2012年9月20日木曜日

沼津周辺の貴重な文化財(二)小野眞一


 沼津周辺の貴重な文化財()小野眞一
「土偶・顔面把手と千居遺跡」
 前回記述の旧石器時代に続くのが新石器時代で、日本では縄目紋様に象徴される縄文時代と、金石併用の弥生時代が相当する。その縄文時代は、打製石器に磨製石器が加わり、土器や土製品が主要な生活用具として使用された時代である。
 特に土器の形態や紋様の変遷に応じて草創期、早期、前期、中期、後期、晩期の六時期に分けられているが、その早期以後の特殊な土製品として土偶が出現し、また中期以後には土器に付加された把手(とって)に人面または獣面を表した顔面把手も出現する。
 土偶は人物、または動物をかたどった土製品であり、玩具あるいは呪術的な偶像として作製したことが偲ばれる。そして、呪術的意義を持つものには特に女性像が多く、乳房や臀部(でんぶ)を誇張した裸像があって、生産の神としての地母神崇拝を表すものと解釈されている。
 時期的に見れば、福島、茨城、千葉の各県から早期のものが出土しているが、現在は僅か八個で、前期のものは二十二個あり、東日本に比較的多い。中期になると、長野の一九二個をはじめ、愛知以北で三三六個の出土例があり、東日本が圧倒的で、西日本では後期と晩期のものが若干見られるに過ぎない。
 静岡県では、中期のものが伊豆の国市田京の公蔵免(こうぞうめん)遺跡、三島市壱町田の千枚原遺跡、沼津市北小林の芹沢遺跡、富士宮市上野の千居(せんご)遺跡、また後期のものが三島市北上の反畑(そらばたけ)遺跡、富士宮市杉田の滝ノ上遺跡、同市野中の滝戸遺跡、浜松市の蜆塚(しじみつか)遺跡、さらに晩期のものが旧清水市の天王山遺跡、旧中川根町の上長尾遺跡から発見されている。しかし、これらの出土品に完形品は少なく、頭部、胸部、臀部、脚部の残存品が多い。

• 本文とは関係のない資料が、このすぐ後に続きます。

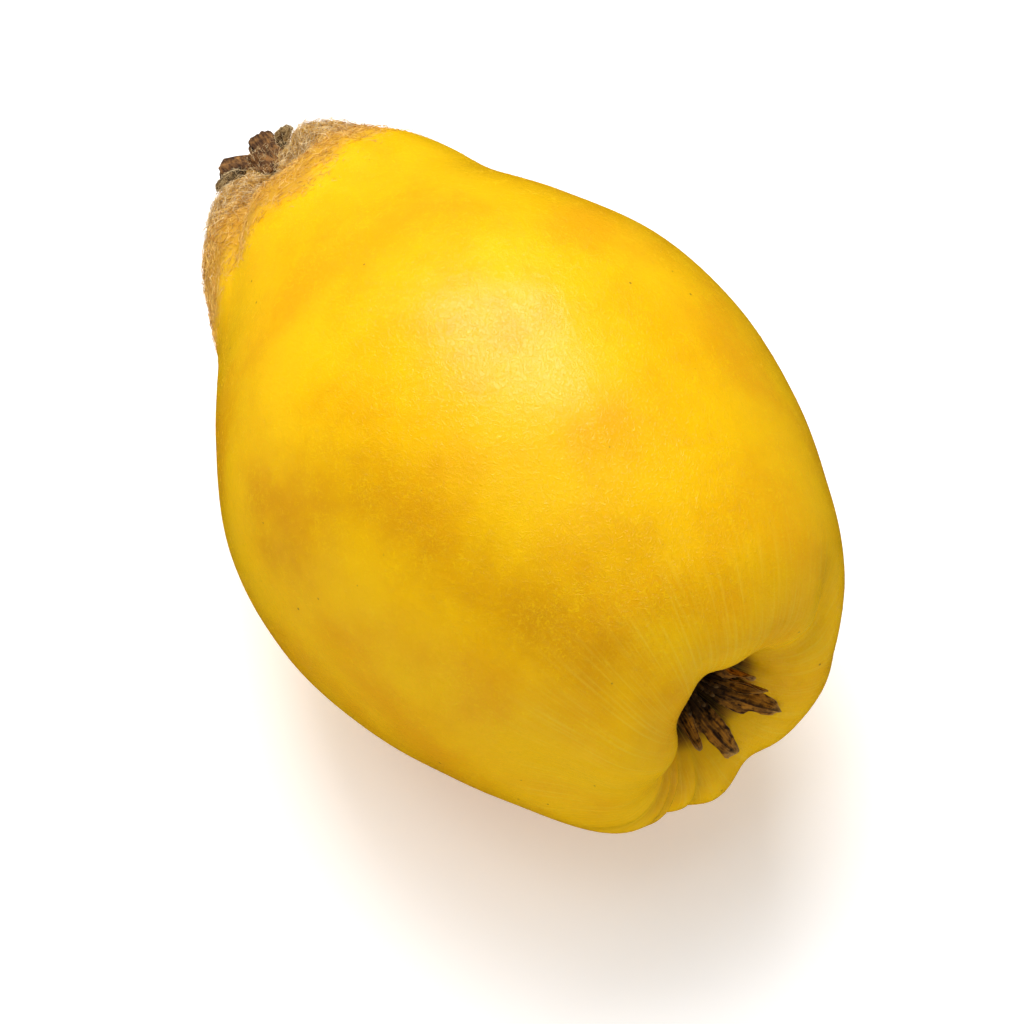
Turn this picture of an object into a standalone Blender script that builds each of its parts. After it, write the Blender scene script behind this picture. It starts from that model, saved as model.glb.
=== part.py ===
"""A ripe quince lying on its side: flesh, broken stalk, bud scales, and the dried flower in its basin.

Metres, +Z up. The core line runs along X, with the stalk end at -X and the flower end at +X.
The origin is the middle of the small flat spot that the fruit rests on.
"""

import math

import bmesh
import bpy
from mathutils import Matrix, Vector
from mathutils.geometry import interpolate_bezier

MM = 0.001

# Driving dimensions, in millimetres and degrees. A station is a distance along the core line from
# the stalk end, and an angle goes round the core line from the top of the fruit towards +Y.
MIDDLE_STATION = 58.5  # lies over the origin
CORE_HEIGHT = 35.9  # of the core line over the surface, at the middle station
CORE_SIDEWAYS = 0.6  # of the core line from the middle of the rest spot
TILT = 2.0  # the flower end is a little higher than the stalk end

# The flesh is a turned outline, (station, radius), from the stalk end over the belly into the
# flower basin.
FLESH_OUTLINE = [
    (-1.5, 0.0),  # middle of the blunt stalk end
    (-1.2, 3.5),
    (-0.4, 7.2),
    (1.2, 10.6),  # its rim
    (3.6, 13.6),
    (10.0, 17.8),  # shoulder
    (16.0, 20.4),
    (24.0, 23.5),  # neck
    (35.0, 29.6),
    (48.0, 35.1),
    (61.0, 36.5),  # belly
    (74.0, 34.5),
    (86.0, 30.3),
    (94.5, 26.0),
    (100.3, 21.5),
    (103.6, 16.5),  # rim of the flower basin
    (103.2, 12.5),
    (100.6, 9.2),
    (97.2, 6.8),
    (94.4, 4.6),
    (93.0, 2.0),
    (92.6, 0.0),  # floor of the basin
]
STALK_RIM = 3  # places in the outline
BASIN_RIM = 15
TURN_STEPS = 64
RINGS = 46
CURVE_STEPS = 24  # between two points of an outline
CENTRE_RADIUS = 6.0  # within this radius lobes and furrows fade out towards the core line

# Lobes and furrows of the skin: (angle, distance from the rim over the skin, height, half width in
# degrees, half length, lean in degrees for each millimetre away). A furrow's height is negative.
STALK_FOLDS = [
    (-85, 11, 0.6, 26, 6, 0),
    (-72, 1, 1.1, 20, 6, 0),
    (-22, 3, -7.0, 30, 7, 0),
    (14, 0, 1.9, 18, 5.5, 0),
    (50, 4, -2.4, 26, 8, 0),
    (20, 3, -1.2, 9, 11, 0),
    (-42, 5, -1.8, 8, 15, -0.8),
    (-121, 3, -1.4, 12, 13, 0),
    (167, 3, -1.4, 12, 13, 0),
    (95, 3, -1.4, 12, 13, 0),
]
BASIN_FOLDS = [
    (-10, -4, 2.4, 35, 8, 0),
    (-80, -5, 5.2, 38, 7, 0),
    (-12, -4, -1.6, 15, 6, 0),
    (182, 2, 1.2, 16, 8, 0),
    (-140, 3, 2.2, 24, 10, 0),
    (70, 1, -2.6, 12, 8, 0),
    (98, 6, -0.8, 12, 6, 0),
    (161, 2, -1.2, 11, 9, 0),
    (204, 2, -1.7, 7, 7, 0),
    (190, 0, -0.8, 5, 6, 0),
    (-92, 4, -1.0, 14, 8, 0),
]
BASIN_SHIFT = 1.5  # the basin lies this far off the core line
BASIN_SHIFT_ANGLE = 155.0
BASIN_SHIFT_REACH = 10.0  # from the rim over the skin, where the shift has faded out
BOW = 2.4  # both ends swing this way off a straight core line
BOW_SLANT = 1.0
BOW_ANGLE = 65.0
HALF_LENGTH = 52.0
BASIN_MIDDLE = (0.0, 1.9, -0.8)  # the basin's own middle line, off the straight core line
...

 写真=左=に見る滝ノ上遺跡のものは、完形で、富士山西麓の湧水地近くにある滝不動の祠(ほこら)付近の地下約二㍍の所で百数十年前に出土した三個の中の一つで、近隣の安養寺に保存されているものである。高さは一六・五㌢の女性像で、胸部に乳房を大きく表し、腰部には細い布を巻きつた如く縄文帯を付し、両手画脚を開いている。
 次に顔面把手であるが、これは写頁=下=で示したように沼津市柳沢の大廓遺跡より好例が見られ、加藤学園考古学研究所に保存されている。深鉢型土器の口縁近くに施された装飾的把手で、二段にわたって大きく凹んだ溝の一部を埋める如く設けられ、縦長で一一㌢、上部の顔面は楕円形に深く彫り込まれた二つの目、横に伸びる大きな三日月形の口が特徴で、獣面を表している感じがする。縄文中期のもの。
 他に三島市徳倉の城山遺跡から出た筆者採集のもの(日大三島高所蔵)や、大島淑嗣氏採集の三島市千枚原遺跡出土のもの(獣面)がある。また、後期初頭のものとして伊豆市の上白岩遺跡からも発見されている。これらは主として中期の勝坂式土器に伴うものが多い。
 なお、中期には前記した国指定史跡の富士宮市千居遺跡があり、富士山に対しての大配石遺構はまさに富士山信仰の原始的姿を示すものとして貴重である。